- [TASK PROMPT] Output exactly, and only, the lines from the line containing "Keep writing the" through the line containing "bpy.context.scene.camera = camera", both included.

- [SUPPLIED INFORMATION]
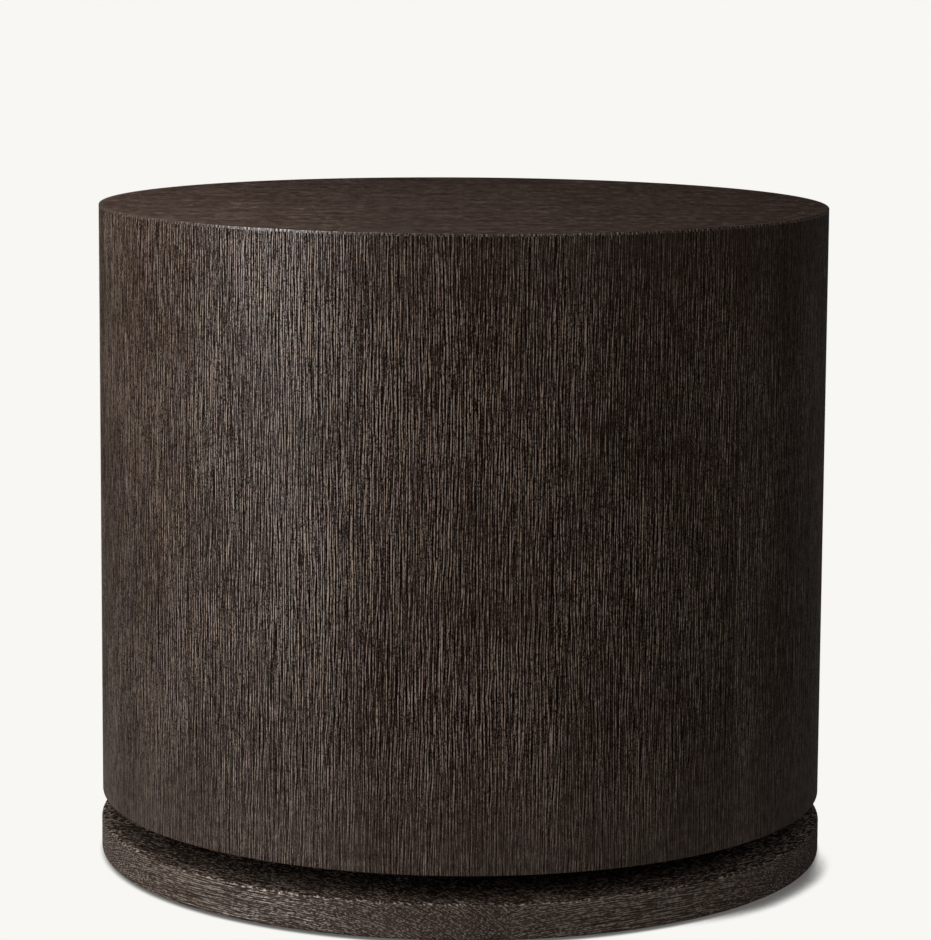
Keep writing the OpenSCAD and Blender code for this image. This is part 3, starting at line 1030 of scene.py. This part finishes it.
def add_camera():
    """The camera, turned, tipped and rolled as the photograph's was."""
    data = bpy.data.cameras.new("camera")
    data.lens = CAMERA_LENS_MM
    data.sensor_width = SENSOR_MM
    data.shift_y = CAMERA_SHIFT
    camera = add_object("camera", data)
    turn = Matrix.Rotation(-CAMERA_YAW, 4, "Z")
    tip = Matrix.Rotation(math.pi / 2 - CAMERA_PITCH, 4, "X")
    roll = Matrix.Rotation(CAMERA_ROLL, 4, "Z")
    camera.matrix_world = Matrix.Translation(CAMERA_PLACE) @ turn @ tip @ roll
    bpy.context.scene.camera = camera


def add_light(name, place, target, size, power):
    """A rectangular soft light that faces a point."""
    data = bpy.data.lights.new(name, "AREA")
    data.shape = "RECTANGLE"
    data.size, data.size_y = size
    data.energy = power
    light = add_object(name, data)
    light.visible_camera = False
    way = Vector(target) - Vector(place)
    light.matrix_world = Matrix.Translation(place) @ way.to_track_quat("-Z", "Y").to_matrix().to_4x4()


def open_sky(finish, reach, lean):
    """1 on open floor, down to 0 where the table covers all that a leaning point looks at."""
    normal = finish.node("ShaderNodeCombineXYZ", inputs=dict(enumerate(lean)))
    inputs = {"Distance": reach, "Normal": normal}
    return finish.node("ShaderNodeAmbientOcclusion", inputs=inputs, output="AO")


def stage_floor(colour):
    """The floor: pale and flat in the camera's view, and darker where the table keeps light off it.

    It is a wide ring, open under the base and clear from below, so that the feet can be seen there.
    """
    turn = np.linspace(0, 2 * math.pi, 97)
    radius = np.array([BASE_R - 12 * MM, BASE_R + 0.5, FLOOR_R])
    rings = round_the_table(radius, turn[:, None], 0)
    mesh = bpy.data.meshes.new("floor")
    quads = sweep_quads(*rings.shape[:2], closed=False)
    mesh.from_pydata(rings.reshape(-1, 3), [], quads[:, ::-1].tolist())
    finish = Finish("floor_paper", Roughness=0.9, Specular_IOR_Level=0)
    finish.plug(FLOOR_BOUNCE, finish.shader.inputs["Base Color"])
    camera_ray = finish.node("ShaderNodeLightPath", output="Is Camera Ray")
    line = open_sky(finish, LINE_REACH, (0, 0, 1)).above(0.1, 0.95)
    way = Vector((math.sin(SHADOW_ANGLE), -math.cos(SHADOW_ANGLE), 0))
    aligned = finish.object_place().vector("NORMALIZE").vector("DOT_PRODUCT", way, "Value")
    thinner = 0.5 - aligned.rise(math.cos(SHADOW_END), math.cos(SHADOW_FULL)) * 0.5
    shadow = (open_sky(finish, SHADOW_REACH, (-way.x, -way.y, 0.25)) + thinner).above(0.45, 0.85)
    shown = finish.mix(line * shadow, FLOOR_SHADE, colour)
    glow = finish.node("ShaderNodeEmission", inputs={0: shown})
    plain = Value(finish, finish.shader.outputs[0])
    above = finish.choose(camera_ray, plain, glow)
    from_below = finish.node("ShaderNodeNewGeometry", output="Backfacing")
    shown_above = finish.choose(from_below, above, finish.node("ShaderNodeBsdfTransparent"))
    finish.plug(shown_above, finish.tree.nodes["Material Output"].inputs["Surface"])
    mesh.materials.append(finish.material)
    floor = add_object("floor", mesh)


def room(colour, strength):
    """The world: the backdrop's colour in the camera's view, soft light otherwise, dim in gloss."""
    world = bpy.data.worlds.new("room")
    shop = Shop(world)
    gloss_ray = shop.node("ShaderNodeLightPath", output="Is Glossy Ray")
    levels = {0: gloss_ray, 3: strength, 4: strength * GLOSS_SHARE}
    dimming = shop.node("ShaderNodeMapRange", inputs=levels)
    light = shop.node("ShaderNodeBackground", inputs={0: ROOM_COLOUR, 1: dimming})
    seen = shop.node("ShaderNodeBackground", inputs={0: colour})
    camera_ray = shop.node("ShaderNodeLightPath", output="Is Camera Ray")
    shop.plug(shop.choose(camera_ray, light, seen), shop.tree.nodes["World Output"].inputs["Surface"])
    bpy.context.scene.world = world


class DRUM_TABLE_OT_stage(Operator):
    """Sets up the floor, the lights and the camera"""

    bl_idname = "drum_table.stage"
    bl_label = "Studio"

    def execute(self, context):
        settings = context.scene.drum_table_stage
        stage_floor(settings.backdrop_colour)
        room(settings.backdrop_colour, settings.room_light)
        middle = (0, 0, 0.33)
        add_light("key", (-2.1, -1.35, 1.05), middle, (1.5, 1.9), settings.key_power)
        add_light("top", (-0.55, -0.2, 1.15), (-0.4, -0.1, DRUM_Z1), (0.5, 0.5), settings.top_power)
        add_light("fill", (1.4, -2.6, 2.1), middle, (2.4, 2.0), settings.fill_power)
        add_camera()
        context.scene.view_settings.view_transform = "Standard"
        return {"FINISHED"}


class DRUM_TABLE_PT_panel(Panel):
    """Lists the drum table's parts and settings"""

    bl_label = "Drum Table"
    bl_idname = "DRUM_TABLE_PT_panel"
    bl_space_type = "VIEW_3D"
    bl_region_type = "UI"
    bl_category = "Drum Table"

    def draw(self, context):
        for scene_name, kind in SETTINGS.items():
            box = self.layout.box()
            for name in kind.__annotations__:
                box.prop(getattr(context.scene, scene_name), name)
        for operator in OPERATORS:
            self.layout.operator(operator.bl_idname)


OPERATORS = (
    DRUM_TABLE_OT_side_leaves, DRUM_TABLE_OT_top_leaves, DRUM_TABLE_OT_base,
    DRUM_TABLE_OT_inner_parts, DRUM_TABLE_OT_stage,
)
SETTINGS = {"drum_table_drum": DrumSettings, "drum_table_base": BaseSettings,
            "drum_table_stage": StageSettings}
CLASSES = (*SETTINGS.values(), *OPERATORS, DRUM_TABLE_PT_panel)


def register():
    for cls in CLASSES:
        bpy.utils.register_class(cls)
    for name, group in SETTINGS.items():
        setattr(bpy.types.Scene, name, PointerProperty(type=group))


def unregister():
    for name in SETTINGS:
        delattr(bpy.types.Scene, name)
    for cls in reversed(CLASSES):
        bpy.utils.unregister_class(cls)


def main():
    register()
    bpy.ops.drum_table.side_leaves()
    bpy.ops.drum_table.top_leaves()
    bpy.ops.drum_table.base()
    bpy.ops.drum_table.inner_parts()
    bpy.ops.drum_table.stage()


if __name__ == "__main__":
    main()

...

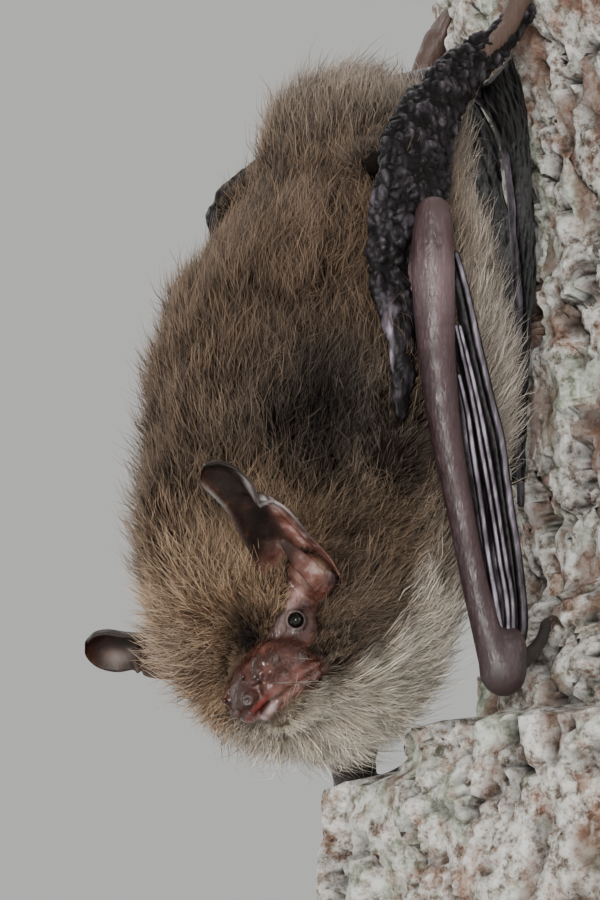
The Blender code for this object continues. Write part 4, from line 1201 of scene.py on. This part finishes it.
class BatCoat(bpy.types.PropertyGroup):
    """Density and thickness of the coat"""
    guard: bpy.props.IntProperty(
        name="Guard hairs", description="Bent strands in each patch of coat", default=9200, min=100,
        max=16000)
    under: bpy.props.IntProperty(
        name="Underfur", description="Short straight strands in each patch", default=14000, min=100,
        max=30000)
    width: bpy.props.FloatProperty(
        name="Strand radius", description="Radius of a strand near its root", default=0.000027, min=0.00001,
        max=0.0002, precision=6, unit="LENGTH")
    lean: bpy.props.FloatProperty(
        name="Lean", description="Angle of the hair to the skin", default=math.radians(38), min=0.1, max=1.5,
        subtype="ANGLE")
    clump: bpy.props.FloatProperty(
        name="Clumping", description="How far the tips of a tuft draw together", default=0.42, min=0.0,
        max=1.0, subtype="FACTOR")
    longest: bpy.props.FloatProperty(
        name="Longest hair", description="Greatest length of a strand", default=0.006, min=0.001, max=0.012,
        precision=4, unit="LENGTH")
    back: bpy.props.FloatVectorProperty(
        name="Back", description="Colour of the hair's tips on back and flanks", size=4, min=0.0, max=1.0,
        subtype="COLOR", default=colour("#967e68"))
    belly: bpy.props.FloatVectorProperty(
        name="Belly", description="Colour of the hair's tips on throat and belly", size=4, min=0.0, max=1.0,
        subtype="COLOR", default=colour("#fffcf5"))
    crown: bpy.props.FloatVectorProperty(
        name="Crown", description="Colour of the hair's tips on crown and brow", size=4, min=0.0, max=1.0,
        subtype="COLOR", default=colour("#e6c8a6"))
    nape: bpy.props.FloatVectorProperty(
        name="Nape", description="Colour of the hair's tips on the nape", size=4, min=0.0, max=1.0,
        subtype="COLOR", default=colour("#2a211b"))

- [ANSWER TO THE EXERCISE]
Keep writing the OpenSCAD and Blender code for this image. This is part 3, starting at line 1030 of scene.py. This part finishes it.
def add_camera():
    """The camera, turned, tipped and rolled as the photograph's was."""
    data = bpy.data.cameras.new("camera")
    data.lens = CAMERA_LENS_MM
    data.sensor_width = SENSOR_MM
    data.shift_y = CAMERA_SHIFT
    camera = add_object("camera", data)
    turn = Matrix.Rotation(-CAMERA_YAW, 4, "Z")
    tip = Matrix.Rotation(math.pi / 2 - CAMERA_PITCH, 4, "X")
    roll = Matrix.Rotation(CAMERA_ROLL, 4, "Z")
    camera.matrix_world = Matrix.Translation(CAMERA_PLACE) @ turn @ tip @ roll
    bpy.context.scene.camera = camera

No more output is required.